🏗️ Monolithic Framework Lock-In

In developer tooling, forcing users into a highly opinionated monolithic framework is vulnerable to modular ecosystems that allow developers to mix-and-match.


Meteor (YC S11)

  • What they built: An open-source, pure JavaScript framework designed to make building real-time web applications incredibly fast. It provided developers with a full-stack solution out of the box.
  • The Failure: They raised over $30 million from top-tier VCs on the promise of becoming the default standard for modern web development. However, their software architecture was highly opinionated and monolithic—if you used Meteor, you were heavily locked into their specific database integrations and front-end rendering engines. The broader software market ultimately rejected this approach, heavily favoring the highly modular, component-based architecture of tools like React, which allowed developers to freely mix and match their backend technologies.
  • The Outcome: Meteor completely lost the "framework wars" to React and Next.js.
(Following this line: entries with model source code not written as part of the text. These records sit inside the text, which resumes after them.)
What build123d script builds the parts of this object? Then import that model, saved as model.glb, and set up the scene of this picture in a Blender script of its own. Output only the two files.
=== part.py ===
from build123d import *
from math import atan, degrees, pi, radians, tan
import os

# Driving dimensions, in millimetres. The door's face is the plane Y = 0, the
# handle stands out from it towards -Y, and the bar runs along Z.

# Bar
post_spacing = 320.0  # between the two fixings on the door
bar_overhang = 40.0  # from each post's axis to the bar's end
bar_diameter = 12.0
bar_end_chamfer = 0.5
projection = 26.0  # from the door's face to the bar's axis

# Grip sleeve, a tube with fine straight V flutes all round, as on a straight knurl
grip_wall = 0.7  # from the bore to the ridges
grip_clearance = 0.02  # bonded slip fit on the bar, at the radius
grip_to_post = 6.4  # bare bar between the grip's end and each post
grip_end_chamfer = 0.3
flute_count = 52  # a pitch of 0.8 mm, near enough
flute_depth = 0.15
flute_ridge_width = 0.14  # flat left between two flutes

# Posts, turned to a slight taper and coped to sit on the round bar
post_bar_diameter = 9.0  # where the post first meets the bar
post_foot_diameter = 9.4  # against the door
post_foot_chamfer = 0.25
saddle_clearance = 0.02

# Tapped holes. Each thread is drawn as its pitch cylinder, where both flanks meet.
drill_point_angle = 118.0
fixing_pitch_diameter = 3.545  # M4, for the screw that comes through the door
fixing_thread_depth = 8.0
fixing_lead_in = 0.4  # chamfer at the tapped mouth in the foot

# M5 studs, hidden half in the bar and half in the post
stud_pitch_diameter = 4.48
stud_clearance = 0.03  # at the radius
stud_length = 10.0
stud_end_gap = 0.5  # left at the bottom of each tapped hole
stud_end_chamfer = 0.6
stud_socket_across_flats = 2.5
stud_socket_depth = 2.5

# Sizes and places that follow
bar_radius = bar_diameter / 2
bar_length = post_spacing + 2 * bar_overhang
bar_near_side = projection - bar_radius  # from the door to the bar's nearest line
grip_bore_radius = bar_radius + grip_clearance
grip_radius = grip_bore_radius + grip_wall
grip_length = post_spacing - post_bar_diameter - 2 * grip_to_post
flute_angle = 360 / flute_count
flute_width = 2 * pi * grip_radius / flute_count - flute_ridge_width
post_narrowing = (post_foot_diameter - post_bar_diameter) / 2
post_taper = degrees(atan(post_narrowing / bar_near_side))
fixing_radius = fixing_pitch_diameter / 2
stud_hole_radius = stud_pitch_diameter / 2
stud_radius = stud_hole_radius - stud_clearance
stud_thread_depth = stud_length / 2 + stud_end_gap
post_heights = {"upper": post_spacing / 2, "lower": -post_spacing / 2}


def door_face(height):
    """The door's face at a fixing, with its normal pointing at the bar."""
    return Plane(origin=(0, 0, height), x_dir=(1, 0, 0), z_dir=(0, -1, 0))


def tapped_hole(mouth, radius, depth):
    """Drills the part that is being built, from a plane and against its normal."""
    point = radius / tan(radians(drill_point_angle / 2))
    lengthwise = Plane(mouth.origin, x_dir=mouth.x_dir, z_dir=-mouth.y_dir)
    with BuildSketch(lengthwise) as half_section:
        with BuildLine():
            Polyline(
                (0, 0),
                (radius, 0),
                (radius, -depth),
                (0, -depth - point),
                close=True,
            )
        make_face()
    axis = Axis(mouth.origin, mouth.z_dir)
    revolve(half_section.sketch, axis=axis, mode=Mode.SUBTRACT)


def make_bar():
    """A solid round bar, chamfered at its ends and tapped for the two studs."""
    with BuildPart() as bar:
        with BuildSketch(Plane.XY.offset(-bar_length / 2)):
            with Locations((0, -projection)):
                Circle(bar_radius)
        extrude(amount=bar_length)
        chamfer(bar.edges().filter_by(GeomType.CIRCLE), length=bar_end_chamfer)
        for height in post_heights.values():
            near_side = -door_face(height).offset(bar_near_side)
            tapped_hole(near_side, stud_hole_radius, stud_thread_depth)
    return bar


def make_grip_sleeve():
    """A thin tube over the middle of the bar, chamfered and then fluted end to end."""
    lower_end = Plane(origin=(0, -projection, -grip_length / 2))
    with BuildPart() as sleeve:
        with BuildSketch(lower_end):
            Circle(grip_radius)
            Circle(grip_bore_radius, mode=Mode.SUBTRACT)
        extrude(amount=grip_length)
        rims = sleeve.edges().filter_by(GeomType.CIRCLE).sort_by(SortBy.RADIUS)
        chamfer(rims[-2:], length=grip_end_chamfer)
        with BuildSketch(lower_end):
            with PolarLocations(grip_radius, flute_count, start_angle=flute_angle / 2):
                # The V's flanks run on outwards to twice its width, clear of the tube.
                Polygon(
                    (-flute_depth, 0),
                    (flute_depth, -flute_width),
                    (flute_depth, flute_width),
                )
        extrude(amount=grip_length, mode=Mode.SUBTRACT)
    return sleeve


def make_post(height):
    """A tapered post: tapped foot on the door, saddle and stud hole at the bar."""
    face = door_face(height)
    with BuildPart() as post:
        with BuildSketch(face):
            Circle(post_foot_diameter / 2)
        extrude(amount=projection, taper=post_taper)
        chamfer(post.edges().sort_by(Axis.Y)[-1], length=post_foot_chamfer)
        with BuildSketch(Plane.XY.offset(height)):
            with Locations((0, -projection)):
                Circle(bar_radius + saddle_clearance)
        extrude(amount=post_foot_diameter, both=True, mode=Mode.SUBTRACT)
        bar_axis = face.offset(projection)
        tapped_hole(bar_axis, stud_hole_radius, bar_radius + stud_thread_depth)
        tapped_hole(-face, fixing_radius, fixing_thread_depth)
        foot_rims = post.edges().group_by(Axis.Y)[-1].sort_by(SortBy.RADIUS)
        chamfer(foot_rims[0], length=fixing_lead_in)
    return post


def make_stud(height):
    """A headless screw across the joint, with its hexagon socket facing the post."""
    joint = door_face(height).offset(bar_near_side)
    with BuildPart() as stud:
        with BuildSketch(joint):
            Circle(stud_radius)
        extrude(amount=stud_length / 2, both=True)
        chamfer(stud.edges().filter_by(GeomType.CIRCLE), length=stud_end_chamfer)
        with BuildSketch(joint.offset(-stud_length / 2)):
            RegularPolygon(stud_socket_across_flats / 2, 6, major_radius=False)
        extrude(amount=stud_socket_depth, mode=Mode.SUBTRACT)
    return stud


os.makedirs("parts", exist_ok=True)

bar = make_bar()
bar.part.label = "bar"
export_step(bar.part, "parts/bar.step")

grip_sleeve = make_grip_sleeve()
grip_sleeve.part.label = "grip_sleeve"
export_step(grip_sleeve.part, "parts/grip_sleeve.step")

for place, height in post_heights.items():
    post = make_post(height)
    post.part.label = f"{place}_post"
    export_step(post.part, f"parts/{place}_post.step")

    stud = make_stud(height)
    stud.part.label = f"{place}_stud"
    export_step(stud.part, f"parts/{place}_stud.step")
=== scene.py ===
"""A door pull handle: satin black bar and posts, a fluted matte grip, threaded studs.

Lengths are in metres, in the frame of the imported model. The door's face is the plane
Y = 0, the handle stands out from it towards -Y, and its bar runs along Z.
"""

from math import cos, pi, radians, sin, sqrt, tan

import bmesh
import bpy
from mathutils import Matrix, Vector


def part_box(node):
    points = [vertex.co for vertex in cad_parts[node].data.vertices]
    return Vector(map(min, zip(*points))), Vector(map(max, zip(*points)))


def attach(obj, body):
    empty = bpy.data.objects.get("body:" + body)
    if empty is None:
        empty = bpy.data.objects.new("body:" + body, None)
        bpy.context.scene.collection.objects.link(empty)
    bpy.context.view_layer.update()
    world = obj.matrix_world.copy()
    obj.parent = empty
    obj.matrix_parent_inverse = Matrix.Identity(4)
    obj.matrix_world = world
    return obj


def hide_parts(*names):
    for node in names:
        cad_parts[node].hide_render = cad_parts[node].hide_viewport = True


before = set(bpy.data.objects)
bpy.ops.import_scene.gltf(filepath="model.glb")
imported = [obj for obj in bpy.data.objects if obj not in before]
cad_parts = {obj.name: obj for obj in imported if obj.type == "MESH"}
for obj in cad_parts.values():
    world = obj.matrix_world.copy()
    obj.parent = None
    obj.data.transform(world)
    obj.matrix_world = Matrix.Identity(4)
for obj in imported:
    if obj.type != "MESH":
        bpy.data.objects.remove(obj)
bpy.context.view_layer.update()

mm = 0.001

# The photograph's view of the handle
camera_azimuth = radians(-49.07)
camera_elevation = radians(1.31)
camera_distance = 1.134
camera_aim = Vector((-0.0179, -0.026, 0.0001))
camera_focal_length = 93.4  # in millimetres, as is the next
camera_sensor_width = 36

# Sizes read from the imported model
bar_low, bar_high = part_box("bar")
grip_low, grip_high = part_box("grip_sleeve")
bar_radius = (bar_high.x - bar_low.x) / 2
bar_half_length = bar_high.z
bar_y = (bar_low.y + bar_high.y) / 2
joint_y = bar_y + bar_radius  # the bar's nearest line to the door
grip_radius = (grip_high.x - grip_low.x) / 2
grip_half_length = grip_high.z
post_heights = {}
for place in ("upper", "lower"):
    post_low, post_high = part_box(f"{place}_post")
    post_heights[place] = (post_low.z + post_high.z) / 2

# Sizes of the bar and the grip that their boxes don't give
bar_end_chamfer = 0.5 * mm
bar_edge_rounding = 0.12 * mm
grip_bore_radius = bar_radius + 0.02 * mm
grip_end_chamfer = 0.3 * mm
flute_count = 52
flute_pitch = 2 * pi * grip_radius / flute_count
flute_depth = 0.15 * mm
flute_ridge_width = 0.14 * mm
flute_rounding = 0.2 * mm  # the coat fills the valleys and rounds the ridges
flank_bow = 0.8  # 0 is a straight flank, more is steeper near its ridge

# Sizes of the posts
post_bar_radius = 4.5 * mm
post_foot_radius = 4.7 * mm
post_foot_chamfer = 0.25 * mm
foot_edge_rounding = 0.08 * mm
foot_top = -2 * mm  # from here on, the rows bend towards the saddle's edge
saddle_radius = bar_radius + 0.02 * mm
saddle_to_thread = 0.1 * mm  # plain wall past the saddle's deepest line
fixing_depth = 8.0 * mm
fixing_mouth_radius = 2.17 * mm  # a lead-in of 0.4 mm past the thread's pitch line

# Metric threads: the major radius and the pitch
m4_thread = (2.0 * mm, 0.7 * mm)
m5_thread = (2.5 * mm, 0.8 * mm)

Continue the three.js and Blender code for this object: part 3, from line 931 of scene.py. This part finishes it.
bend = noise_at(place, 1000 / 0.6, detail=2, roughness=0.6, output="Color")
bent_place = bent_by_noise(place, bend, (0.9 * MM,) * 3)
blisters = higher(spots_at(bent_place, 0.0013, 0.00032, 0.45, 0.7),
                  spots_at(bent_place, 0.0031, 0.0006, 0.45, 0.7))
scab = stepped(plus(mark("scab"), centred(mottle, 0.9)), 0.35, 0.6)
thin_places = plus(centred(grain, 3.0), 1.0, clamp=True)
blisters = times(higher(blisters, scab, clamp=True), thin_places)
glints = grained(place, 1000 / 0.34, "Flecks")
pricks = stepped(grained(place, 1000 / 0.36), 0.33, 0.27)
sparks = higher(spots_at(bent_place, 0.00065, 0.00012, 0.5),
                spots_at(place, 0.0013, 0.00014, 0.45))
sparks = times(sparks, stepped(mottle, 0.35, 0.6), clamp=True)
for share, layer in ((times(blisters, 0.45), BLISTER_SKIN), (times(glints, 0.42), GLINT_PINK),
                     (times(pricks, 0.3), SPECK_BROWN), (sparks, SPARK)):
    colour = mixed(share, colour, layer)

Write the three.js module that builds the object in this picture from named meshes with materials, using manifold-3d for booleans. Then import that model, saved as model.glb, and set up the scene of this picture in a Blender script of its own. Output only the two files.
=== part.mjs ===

While the software technically still exists and the company was quietly acquired by Tiny, it failed to achieve the massive venture-scale adoption required by its funding, showing that in developer tools, forcing ecosystem lock-in often backfires.

💡 Key Takeaway

For startups in this category, the core challenge is not the code but the surrounding market dynamics. Ensure you validate this bottleneck before scaling.